--- Start ---
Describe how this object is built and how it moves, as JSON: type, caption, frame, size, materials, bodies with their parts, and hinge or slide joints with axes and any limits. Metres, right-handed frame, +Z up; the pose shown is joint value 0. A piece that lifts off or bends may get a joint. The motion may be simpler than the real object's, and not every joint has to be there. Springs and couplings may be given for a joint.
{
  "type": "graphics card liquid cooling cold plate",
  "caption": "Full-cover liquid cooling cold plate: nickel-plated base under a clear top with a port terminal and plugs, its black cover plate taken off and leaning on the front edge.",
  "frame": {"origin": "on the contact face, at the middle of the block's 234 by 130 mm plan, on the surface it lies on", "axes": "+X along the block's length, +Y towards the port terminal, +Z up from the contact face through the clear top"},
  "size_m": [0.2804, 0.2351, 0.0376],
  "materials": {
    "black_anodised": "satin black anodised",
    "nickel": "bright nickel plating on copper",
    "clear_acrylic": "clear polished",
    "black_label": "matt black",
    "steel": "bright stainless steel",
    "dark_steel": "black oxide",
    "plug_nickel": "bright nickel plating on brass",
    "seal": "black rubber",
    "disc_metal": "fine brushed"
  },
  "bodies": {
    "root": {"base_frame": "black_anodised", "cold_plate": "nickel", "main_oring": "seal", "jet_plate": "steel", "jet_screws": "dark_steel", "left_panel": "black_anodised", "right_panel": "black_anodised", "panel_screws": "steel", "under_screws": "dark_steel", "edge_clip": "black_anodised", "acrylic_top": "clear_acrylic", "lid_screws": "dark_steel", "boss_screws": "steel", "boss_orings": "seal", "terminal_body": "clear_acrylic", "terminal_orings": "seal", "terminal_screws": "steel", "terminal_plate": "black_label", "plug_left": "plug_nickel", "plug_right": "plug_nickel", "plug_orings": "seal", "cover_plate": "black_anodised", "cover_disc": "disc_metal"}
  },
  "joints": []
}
--- End ---
Exercise brief: Extract the listing in its entirety and repeat it exactly.

Task solution:
Describe how this object is built and how it moves, as JSON: type, caption, frame, size, materials, bodies with their parts, and hinge or slide joints with axes and any limits. Metres, right-handed frame, +Z up; the pose shown is joint value 0. A piece that lifts off or bends may get a joint. The motion may be simpler than the real object's, and not every joint has to be there. Springs and couplings may be given for a joint.
{
  "type": "graphics card liquid cooling cold plate",
  "caption": "Full-cover liquid cooling cold plate: nickel-plated base under a clear top with a port terminal and plugs, its black cover plate taken off and leaning on the front edge.",
  "frame": {"origin": "on the contact face, at the middle of the block's 234 by 130 mm plan, on the surface it lies on", "axes": "+X along the block's length, +Y towards the port terminal, +Z up from the contact face through the clear top"},
  "size_m": [0.2804, 0.2351, 0.0376],
  "materials": {
    "black_anodised": "satin black anodised",
    "nickel": "bright nickel plating on copper",
    "clear_acrylic": "clear polished",
    "black_label": "matt black",
    "steel": "bright stainless steel",
    "dark_steel": "black oxide",
    "plug_nickel": "bright nickel plating on brass",
    "seal": "black rubber",
    "disc_metal": "fine brushed"
  },
  "bodies": {
    "root": {"base_frame": "black_anodised", "cold_plate": "nickel", "main_oring": "seal", "jet_plate": "steel", "jet_screws": "dark_steel", "left_panel": "black_anodised", "right_panel": "black_anodised", "panel_screws": "steel", "under_screws": "dark_steel", "edge_clip": "black_anodised", "acrylic_top": "clear_acrylic", "lid_screws": "dark_steel", "boss_screws": "steel", "boss_orings": "seal", "terminal_body": "clear_acrylic", "terminal_orings": "seal", "terminal_screws": "steel", "terminal_plate": "black_label", "plug_left": "plug_nickel", "plug_right": "plug_nickel", "plug_orings": "seal", "cover_plate": "black_anodised", "cover_disc": "disc_metal"}
  },
  "joints": []
}